Globally there is a focus now on interactions amongst climate, biodiversity and human society. The IPCC 2022 report notes "the rise in weather and climate extremes has led to some irreversible impacts as natural and human systems are pushed beyond their ability to adapt”. Warming and increased frequency, severity and duration of extreme events will place many terrestrial, freshwater, coastal and marine ecosystems at high or very high risks of biodiversity loss by 2040.

India is home to over 45,000 species of plants and 91,000 species of animals. According to a report in 2020, over the last five decades, India has lost 12% of its wild mammals, 19% amphibians and 3% birds In a recent study, India has lost 90 percent of the area under its four biodiversity hotspots and has witnessed a significant increase in forest fires . It is projected that warming stress is expected to trigger a change in the distribution of plants and animal species in Asia until 2100. The IPCC report warns that climate change would cause biodiversity and habitat loss, reduction in the suitable habitat of protected plants, risk of irreversible loss of coral reefs, seagrass meadows and other marine and coastal ecosystems with the increase of global warming especially at 2°C temperature rise or more. Even at 1.5°C, up to 14% of land species will likely face a high risk of extinction. The Sundarban biodiversity spot is also endangered by a rising sea level threat in India.


Rising temperature, increasing sea level, extreme weather conditions, threat to water, livelihood and food security and to the health of the citizens is costing India at an exponential rate. India is estimated to have suffered losses of almost USD 80 billion due to extreme climate events in the last two decades. According to an international study India has lost 3% of its gross domestic product (GDP) on account of global warming of 1 degree celsius over pre-industrial levels, and risks losing 10% of its GDP in the extreme scenario of a 3 degree celsius increase.

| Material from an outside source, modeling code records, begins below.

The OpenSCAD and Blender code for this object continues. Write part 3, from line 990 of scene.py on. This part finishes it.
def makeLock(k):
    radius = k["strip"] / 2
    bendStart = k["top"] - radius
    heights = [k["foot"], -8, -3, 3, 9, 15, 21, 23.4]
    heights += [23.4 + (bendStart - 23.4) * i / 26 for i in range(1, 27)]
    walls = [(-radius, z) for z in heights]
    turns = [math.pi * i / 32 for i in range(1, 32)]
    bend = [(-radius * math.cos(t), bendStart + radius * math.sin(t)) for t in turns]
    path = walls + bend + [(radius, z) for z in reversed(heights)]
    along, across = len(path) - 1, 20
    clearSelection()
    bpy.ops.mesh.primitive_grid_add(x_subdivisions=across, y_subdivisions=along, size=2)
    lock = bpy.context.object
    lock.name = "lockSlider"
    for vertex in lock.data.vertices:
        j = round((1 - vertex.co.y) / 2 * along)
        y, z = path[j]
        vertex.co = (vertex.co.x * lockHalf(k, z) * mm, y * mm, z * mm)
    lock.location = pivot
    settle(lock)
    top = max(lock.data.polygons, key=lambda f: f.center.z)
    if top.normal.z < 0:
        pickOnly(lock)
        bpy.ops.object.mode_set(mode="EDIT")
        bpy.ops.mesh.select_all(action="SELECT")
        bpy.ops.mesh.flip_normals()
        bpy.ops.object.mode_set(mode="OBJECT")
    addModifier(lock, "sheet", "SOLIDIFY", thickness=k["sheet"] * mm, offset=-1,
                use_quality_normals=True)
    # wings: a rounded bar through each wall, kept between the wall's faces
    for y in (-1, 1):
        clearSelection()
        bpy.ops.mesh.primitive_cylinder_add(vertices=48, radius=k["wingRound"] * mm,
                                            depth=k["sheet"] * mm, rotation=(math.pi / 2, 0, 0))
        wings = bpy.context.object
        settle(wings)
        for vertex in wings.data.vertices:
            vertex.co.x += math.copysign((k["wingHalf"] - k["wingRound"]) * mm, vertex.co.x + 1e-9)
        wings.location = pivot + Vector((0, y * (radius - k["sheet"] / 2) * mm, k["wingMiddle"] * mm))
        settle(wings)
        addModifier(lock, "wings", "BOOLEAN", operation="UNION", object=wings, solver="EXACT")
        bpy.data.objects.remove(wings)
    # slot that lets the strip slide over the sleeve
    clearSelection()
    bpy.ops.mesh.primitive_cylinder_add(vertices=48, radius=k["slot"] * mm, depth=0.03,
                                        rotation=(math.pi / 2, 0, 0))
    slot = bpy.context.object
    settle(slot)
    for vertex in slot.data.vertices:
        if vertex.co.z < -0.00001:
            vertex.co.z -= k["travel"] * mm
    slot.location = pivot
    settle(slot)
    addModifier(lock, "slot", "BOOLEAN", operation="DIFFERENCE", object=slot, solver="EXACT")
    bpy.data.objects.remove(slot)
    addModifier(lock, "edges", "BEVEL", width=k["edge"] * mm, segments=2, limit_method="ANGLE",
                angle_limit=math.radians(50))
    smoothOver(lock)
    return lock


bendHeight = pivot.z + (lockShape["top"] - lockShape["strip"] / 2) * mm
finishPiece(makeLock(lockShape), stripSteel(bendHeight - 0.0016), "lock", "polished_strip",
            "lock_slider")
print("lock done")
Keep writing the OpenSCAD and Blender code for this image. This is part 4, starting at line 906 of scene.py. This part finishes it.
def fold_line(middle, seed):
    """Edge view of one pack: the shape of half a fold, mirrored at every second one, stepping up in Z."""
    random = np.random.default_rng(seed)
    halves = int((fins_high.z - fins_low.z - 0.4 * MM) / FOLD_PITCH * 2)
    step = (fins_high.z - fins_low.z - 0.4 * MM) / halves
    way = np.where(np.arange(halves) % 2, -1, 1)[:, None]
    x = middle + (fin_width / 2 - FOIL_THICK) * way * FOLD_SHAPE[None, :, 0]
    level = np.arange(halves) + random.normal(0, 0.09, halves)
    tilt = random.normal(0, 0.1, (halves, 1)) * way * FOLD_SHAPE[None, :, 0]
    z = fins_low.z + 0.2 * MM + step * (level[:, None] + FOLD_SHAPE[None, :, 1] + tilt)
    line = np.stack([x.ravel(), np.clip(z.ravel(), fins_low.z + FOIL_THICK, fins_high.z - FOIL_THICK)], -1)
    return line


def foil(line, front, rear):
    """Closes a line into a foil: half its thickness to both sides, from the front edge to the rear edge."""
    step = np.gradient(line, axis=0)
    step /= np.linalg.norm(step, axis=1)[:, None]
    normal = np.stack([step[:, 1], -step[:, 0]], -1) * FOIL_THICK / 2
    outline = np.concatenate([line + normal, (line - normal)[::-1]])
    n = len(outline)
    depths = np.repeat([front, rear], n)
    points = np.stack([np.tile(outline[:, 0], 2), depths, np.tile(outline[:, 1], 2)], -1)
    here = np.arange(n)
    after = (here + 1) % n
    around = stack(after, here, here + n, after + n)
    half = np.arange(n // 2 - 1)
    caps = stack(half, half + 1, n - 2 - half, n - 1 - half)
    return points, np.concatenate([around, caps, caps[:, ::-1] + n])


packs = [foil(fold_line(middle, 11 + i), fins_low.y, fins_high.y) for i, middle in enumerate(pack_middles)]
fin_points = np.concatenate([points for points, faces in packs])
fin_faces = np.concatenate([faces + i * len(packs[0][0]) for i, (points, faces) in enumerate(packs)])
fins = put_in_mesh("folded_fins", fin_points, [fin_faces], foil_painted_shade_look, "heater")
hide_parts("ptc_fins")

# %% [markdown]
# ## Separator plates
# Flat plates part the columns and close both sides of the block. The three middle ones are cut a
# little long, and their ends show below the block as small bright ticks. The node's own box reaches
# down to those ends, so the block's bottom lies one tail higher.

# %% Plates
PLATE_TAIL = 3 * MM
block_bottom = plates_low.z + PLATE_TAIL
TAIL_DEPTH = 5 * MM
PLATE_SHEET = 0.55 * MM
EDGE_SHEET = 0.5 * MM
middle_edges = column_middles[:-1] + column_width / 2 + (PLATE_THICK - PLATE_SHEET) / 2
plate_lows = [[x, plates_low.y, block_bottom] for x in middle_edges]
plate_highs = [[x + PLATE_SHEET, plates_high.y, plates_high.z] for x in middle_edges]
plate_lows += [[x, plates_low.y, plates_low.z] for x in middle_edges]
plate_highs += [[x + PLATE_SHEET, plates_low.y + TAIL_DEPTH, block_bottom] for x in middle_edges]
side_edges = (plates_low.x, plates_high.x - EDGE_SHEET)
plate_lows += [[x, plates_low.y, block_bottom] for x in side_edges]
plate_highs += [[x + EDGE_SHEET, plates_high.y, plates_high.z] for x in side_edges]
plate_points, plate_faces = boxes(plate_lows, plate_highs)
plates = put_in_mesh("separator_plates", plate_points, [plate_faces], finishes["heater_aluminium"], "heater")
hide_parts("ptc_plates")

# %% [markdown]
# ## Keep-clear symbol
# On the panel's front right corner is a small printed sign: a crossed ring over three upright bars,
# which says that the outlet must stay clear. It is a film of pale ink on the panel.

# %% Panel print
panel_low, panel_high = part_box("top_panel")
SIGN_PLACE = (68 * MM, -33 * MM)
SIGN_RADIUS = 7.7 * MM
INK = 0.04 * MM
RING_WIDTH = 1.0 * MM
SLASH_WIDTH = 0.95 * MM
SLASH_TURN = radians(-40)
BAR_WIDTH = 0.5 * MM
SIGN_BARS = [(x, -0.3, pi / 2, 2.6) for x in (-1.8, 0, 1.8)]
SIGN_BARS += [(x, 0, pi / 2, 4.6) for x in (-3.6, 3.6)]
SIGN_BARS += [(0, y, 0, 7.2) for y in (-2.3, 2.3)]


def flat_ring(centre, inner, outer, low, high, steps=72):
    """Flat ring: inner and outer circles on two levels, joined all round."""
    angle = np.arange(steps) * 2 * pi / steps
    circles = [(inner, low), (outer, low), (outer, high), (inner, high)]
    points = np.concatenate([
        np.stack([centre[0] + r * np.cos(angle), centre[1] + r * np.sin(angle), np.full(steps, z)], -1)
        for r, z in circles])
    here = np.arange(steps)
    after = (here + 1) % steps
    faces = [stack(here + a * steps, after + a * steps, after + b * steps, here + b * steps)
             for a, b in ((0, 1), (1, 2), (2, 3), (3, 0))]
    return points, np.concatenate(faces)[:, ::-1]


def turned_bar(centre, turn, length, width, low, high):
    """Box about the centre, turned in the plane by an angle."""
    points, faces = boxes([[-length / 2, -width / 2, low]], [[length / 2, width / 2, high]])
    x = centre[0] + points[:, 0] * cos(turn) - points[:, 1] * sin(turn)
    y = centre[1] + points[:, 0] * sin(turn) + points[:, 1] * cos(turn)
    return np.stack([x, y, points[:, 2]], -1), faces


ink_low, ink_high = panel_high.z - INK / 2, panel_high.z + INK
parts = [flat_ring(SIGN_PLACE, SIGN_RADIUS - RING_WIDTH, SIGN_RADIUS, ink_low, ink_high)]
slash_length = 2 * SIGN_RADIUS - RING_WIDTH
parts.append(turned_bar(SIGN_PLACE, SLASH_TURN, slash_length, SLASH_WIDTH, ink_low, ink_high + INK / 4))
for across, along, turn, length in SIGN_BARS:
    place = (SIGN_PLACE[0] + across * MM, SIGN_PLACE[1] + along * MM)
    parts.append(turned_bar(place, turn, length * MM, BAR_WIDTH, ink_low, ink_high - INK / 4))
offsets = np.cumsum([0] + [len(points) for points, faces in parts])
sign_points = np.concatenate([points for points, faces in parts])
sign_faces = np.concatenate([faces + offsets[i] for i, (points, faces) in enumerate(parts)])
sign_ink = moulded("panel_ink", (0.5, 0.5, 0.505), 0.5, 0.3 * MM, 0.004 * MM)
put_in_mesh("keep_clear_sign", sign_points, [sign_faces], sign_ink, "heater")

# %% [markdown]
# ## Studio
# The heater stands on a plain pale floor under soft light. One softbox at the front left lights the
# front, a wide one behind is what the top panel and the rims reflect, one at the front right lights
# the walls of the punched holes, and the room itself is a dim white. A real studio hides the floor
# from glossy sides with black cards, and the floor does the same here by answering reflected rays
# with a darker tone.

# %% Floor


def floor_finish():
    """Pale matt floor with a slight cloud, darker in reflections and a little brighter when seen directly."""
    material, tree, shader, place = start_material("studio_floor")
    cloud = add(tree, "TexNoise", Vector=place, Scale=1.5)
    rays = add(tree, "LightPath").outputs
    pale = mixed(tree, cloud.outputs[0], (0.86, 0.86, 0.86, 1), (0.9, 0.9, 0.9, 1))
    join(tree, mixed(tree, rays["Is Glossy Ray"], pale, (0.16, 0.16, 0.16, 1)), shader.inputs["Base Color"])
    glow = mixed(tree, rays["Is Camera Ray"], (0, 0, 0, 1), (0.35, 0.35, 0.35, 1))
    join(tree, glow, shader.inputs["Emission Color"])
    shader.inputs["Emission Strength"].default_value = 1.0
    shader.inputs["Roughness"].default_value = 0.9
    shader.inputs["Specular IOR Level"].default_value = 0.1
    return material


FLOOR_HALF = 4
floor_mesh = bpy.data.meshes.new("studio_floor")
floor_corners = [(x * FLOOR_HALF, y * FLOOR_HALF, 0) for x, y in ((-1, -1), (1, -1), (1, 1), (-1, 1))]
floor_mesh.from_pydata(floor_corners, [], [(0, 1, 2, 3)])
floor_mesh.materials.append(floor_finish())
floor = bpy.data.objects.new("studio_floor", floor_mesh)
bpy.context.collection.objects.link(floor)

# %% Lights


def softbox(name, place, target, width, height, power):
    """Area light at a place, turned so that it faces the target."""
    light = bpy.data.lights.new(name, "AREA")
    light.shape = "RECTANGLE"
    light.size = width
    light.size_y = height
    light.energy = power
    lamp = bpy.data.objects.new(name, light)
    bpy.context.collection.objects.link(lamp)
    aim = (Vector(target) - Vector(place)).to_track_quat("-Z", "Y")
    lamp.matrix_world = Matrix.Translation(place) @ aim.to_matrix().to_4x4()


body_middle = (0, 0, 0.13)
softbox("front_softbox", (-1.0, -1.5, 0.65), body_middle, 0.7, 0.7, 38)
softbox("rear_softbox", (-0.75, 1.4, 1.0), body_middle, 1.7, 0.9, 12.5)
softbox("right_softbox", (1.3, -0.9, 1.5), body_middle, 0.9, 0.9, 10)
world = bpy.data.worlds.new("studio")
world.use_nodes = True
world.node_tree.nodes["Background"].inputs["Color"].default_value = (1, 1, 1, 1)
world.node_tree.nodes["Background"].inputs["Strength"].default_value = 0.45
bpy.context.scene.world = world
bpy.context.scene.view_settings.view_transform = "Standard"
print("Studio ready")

In a recent study it has been found that over the next 50 years, the top five industries likely to be most impacted by climate-related losses in India are services, manufacturing, retail and tourism, construction and transport. These top 5 sectors currently account for more than 80% of the country's GDP. In another study, it was found that India’s country-level social cost of carbon emission was estimated to be the highest at $86 per tonne of CO2. It means the Indian economy will lose $86 by emitting each additional tonne of CO2. India is projected to lose $6 trillion by 2050 if no action is taken to reduce GHG emissions. Further, the poverty rate in India is projected to increase by 3.4% by 2040 due to the adverse effects of climate change.